*What you need to do*. Quote exactly, and only, the lines of the material below from the line with "write_sheet()" through the line with "frame = import_model()".

*Source data*.
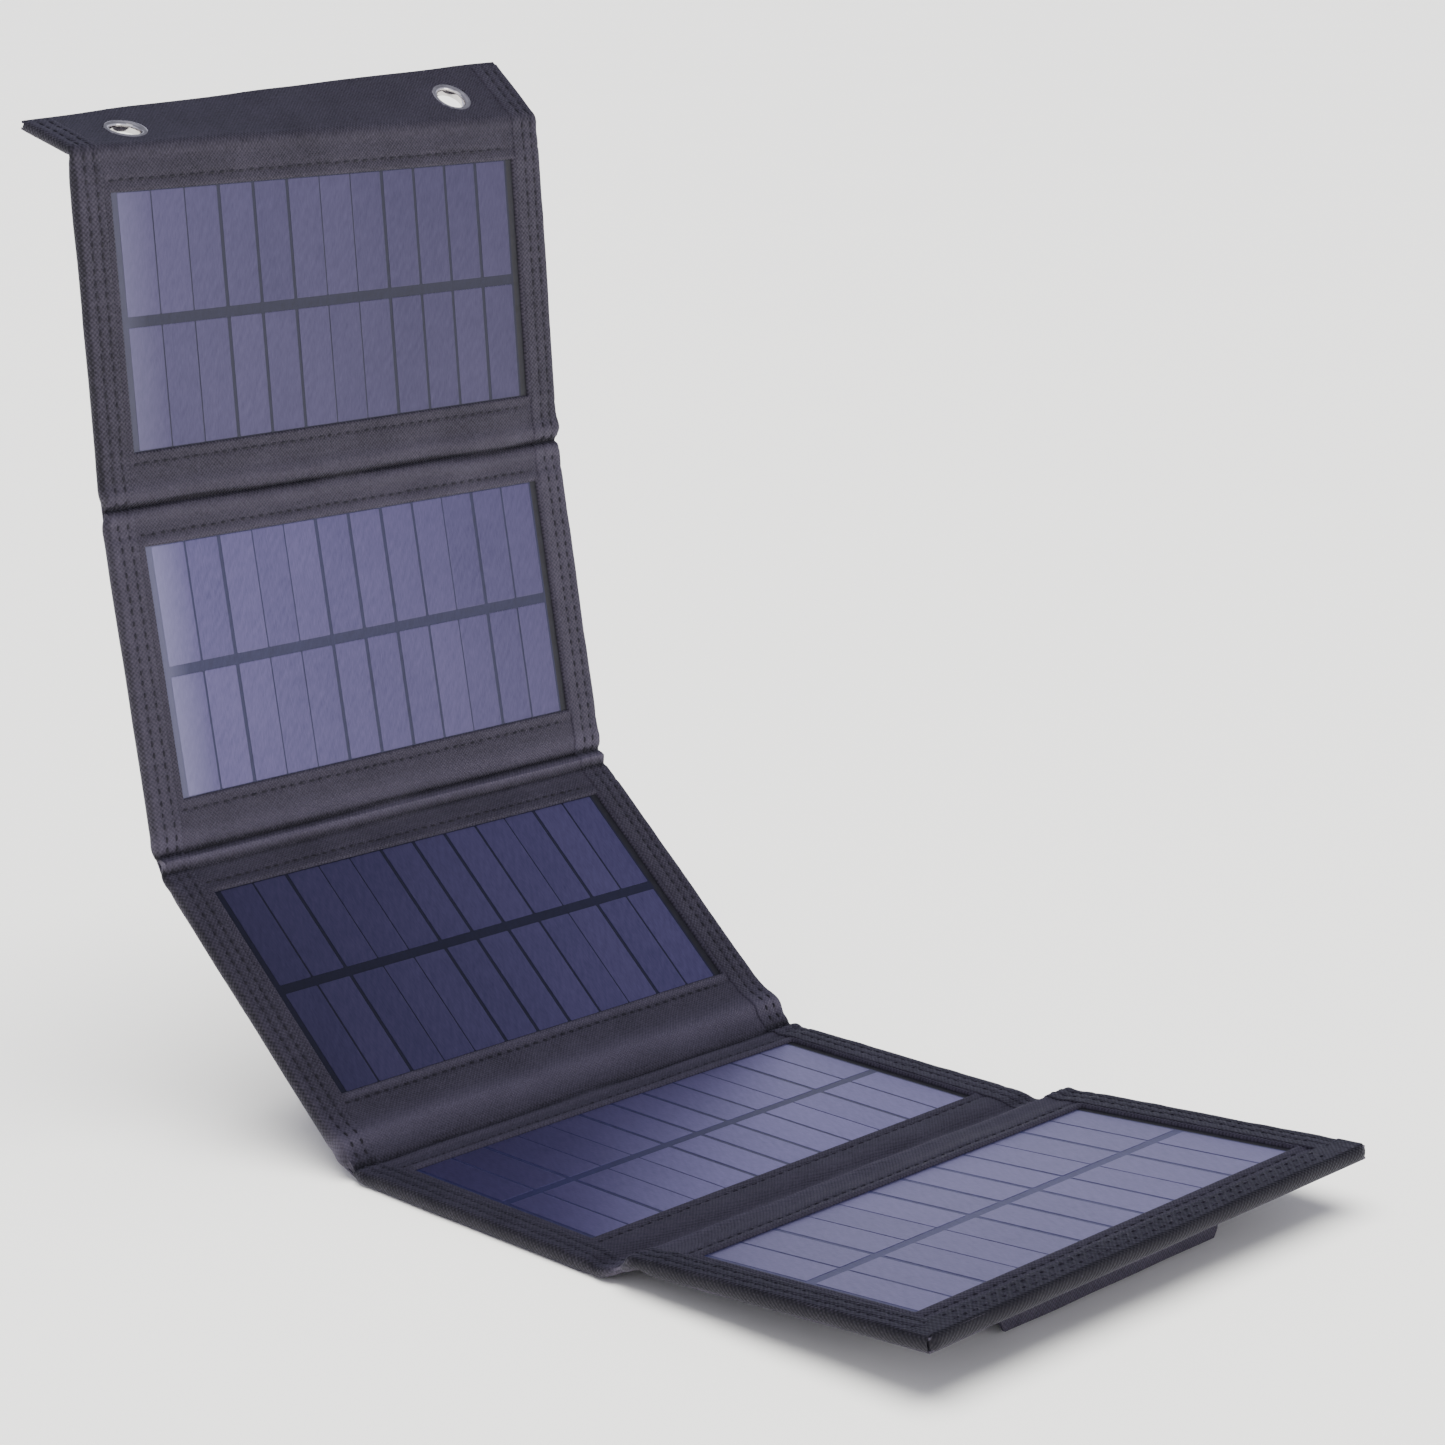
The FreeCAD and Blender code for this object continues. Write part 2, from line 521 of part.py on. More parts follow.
def controller(frame):
    """What the case holds: the circuit board with two sockets sunk into it and a light."""
    front = "pouch_front + pouch_wall"
    floor = "pouch_wall + case_wall + play"
    shells = []
    hollows = []
    tongues = []
    notches = []
    for index, side in enumerate((-1, 1)):
        middle = "%d * socket_offset" % side
        shells.append(box("socket_shell_%d" % index,
                          (middle + " - socket_width / 2 + play", front, floor),
                          ("socket_width - 2 * play", "socket_length", "socket_height")))
        hollows.append(box("socket_hollow_%d" % index,
                           (middle + " - socket_width / 2 + socket_wall", front + " - over",
                            floor + " + socket_wall"),
                           ("socket_width - 2 * socket_wall",
                            "socket_length + over - socket_wall",
                            "socket_height - 2 * socket_wall")))
        tongues.append(box("socket_tongue_%d" % index,
                           (middle + " - tongue_width / 2", front + " + tongue_start",
                            floor + " + socket_height - socket_wall - tongue_depth"),
                           ("tongue_width", "socket_length - tongue_start", "tongue_depth")))
        notches.append(box("socket_notch_%d" % index,
                           (middle + " - socket_width / 2", front + " - over", "0"),
                           ("socket_width", "socket_length + over + play",
                            "2 * case_height")))
    sockets = fuse("usb_sockets", [cut("socket_shells", fuse("socket_blanks", shells), hollows)]
                   + tongues)
    node(sockets, "usb_sockets", frame)
    plate = wide_box("circuit_plate", "case_width - 2 * case_wall - 2 * circuit_margin",
                     front + " + case_wall + circuit_margin",
                     "case_length - 2 * case_wall - 2 * circuit_margin",
                     "pouch_wall + case_height / 2 - circuit_depth", "circuit_depth")
    light_notch = wide_box("light_notch", "2 * light_radius + 2 * light_room", front,
                           "light_length + light_room", "0", "2 * case_height")
    node(cut("circuit_board", plate, notches + [light_notch]), "circuit_board", frame)
    light = rod("light_rod", "light_radius - play", "light_length")
    middle = light_place(size("pouch_front") + size("pouch_wall"))
    node(light, "status_light", frame.multiply(middle))


def check_document():
    """Stop if any object failed to compute, or any sub-part is empty or not a valid shape."""
    for item in DOC.Objects:
        if "Invalid" in item.State or "Error" in item.State:
            raise RuntimeError("%s did not compute: %s" % (item.Name, item.State))
    for item in NODES:
        if item.Shape.isNull() or not item.Shape.isValid() or not item.Shape.Solids:
            raise RuntimeError("%s has no valid shape" % item.Label)


def build():
    """Make every sub-part at its place."""
    frames = lay_out()
    for number in PANELS:
        frame = frames["panel_%d" % number]
        front_fabric(number, frame)
        back_fabric(number, frame)
        binding(number, frame)
        laminate(number, frame)
        panel_leads(number, frame)
    for upper, lower in FOLDS:
        fold(upper, lower, frames["fold_%d%d" % (upper, lower)])
    flap(frames["flap"])
    pouch(frames["pouch"], frames["panel_5"])
    port_cover(frames["pouch"], frames["panel_5"])
    case_half("lower_case", "case_bottom", True, frames["pouch"])
    case_half("upper_case", "case_top", False, frames["pouch"])
    controller(frames["pouch"])


def export_nodes():
    """Write each sub-part to its own file."""
    os.makedirs("parts", exist_ok=True)
    for item in NODES:
        item.Shape.exportStep("parts/%s.step" % item.Label)


write_sheet()
build()
DOC.recompute()
check_document()
export_nodes()
print(len(NODES), "sub-parts")
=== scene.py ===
import json
import math

import bmesh
import bpy
import numpy as np
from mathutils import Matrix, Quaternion, Vector

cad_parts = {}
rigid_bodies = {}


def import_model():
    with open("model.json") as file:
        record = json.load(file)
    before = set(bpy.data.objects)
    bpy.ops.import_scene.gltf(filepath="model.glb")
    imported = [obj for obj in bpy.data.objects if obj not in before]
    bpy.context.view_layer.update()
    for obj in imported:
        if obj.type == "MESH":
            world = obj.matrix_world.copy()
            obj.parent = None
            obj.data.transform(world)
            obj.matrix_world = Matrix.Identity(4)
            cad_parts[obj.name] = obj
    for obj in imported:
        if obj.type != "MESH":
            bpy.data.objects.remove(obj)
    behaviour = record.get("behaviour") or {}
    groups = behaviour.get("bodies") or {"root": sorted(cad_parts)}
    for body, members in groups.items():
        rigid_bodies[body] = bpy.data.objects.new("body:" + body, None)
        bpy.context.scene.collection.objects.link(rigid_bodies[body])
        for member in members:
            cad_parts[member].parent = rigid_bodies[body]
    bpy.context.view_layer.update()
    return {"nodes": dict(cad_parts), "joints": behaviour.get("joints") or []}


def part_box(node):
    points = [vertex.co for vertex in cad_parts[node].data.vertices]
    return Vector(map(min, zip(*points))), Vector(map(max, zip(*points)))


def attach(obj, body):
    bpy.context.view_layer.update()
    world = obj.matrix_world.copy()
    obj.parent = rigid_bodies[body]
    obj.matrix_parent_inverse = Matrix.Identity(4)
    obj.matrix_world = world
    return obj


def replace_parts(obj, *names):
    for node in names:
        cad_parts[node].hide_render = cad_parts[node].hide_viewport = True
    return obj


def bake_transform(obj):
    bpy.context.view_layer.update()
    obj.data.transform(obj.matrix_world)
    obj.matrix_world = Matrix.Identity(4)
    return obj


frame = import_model()

# ---- Sizes, in metres ----
# A panel's own coordinates are x to the right, t up the strip from the middle of its window, and
# h out of its face from its middle plane, where the creases lie. s is t counted outwards, from
# the middle of the window towards the crease that a half ends at.
MM = 0.001
SIDES = {-1: "left", 1: "right"}
PANEL_5_TILT = math.radians(-4.7)
FREE_END = 46.0 * MM            # from panel 5's window to the free end of the strip
FLAP_LENGTH = 22.0 * MM
FLAP_TWIST = math.radians(12.5)  # the flap leans back this much more at its left end
HALF_WINDOW_X = 66.0 * MM
HALF_WINDOW_T = 32.6 * MM
HALF_STRIP = 76.5 * MM
CLOTH_EDGE = 75.8 * MM          # the carrier fabric ends here, inside the edge tape
FRONT = 1.8 * MM                # the front fabric's face at a panel
BACK = -1.78 * MM               # the tape's face behind a panel
FILM_TOP = 1.2 * MM
FOLD_FRONT = 1.35 * MM          # the fabric's two faces where it has no board inside
FOLD_BACK = -1.0 * MM
CLOTH = 0.5 * MM                # thickness of a layer of the carrier fabric
TAPE = 0.4 * MM                 # thickness of the edge tape
TAPE_INNER = {-1: 68.3 * MM, 1: 66.8 * MM}   # where the tape's inner edge lies, left and right
LEAD_IN = 4.2 * MM              # how far before a crease the fabric starts to turn
FLAP_LEAD_IN = 2.6 * MM
REACH = 2.2 * MM                # and how far past it the turn ends
HEM = 3.0                       # from the window's edge to its hem's seam, in mm
SEAMS = (3.2, 6.2)              # from the strip's edge to the tape's two seams, in mm
STITCH_PITCH = 3.1 * MM
STITCH_LENGTH = 2.3 * MM
STITCH_RADIUS = 0.27 * MM
STITCH_HALF_WIDTH = 0.34 * MM   # the thread is pressed flat
STITCH_SINK = 0.05 * MM
TAPE_TURN = 75.1 * MM           # where the edge tape starts to turn round the strip's edge
TAPE_MIDDLE = 72 * MM
TAPE_REACH = 1.4 * MM           # and how far the turn reaches
END_TAPE_INNER = 37.6 * MM      # from the middle of panel 5's window
END_TAPE_HALF = 75.6 * MM
END_SEAMS = (3.2 * MM, 6.4 * MM)
TAPE_ON_FLAP = 20.5 * MM        # how far past the flap's crease the tape runs
HEM_STEPS = np.array([0, 0.12, 0.4, 0.9]) * MM   # close together where a fold is round
HEM_ROUND = 0.5 * MM            # radius of a hem's rounded edge
HEM_SWELL = 0.22 * MM           # the rise of a hem's fold, and the depth of its seam
SEAM_WIDTH = 0.6 * MM
UNEVEN = 0.22 * MM              # how far the cloth wanders
TAPE_ROUND = 0.4 * MM
BOARD_END = 7 * MM              # how far before a crease the board inside ends
BOARD_DROP = 5.5 * MM           # and over what length the cloth comes down from it
CUT_BACK = 0.6 * MM             # how far inside the end tape the cloth stops
UNDER_BOARD = 0.25 * MM         # from the tape's back to the back cloth
EYELET_X = 53.0 * MM
EYELET_RISE = 9.8 * MM          # from the flap's crease to the middle of an eyelet
EYELET_BORE = 3.9 * MM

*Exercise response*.
write_sheet()
build()
DOC.recompute()
check_document()
export_nodes()
print(len(NODES), "sub-parts")
=== scene.py ===
import json
import math

import bmesh
import bpy
import numpy as np
from mathutils import Matrix, Quaternion, Vector

cad_parts = {}
rigid_bodies = {}


def import_model():
    with open("model.json") as file:
        record = json.load(file)
    before = set(bpy.data.objects)
    bpy.ops.import_scene.gltf(filepath="model.glb")
    imported = [obj for obj in bpy.data.objects if obj not in before]
    bpy.context.view_layer.update()
    for obj in imported:
        if obj.type == "MESH":
            world = obj.matrix_world.copy()
            obj.parent = None
            obj.data.transform(world)
            obj.matrix_world = Matrix.Identity(4)
            cad_parts[obj.name] = obj
    for obj in imported:
        if obj.type != "MESH":
            bpy.data.objects.remove(obj)
    behaviour = record.get("behaviour") or {}
    groups = behaviour.get("bodies") or {"root": sorted(cad_parts)}
    for body, members in groups.items():
        rigid_bodies[body] = bpy.data.objects.new("body:" + body, None)
        bpy.context.scene.collection.objects.link(rigid_bodies[body])
        for member in members:
            cad_parts[member].parent = rigid_bodies[body]
    bpy.context.view_layer.update()
    return {"nodes": dict(cad_parts), "joints": behaviour.get("joints") or []}


def part_box(node):
    points = [vertex.co for vertex in cad_parts[node].data.vertices]
    return Vector(map(min, zip(*points))), Vector(map(max, zip(*points)))


def attach(obj, body):
    bpy.context.view_layer.update()
    world = obj.matrix_world.copy()
    obj.parent = rigid_bodies[body]
    obj.matrix_parent_inverse = Matrix.Identity(4)
    obj.matrix_world = world
    return obj


def replace_parts(obj, *names):
    for node in names:
        cad_parts[node].hide_render = cad_parts[node].hide_viewport = True
    return obj


def bake_transform(obj):
    bpy.context.view_layer.update()
    obj.data.transform(obj.matrix_world)
    obj.matrix_world = Matrix.Identity(4)
    return obj


frame = import_model()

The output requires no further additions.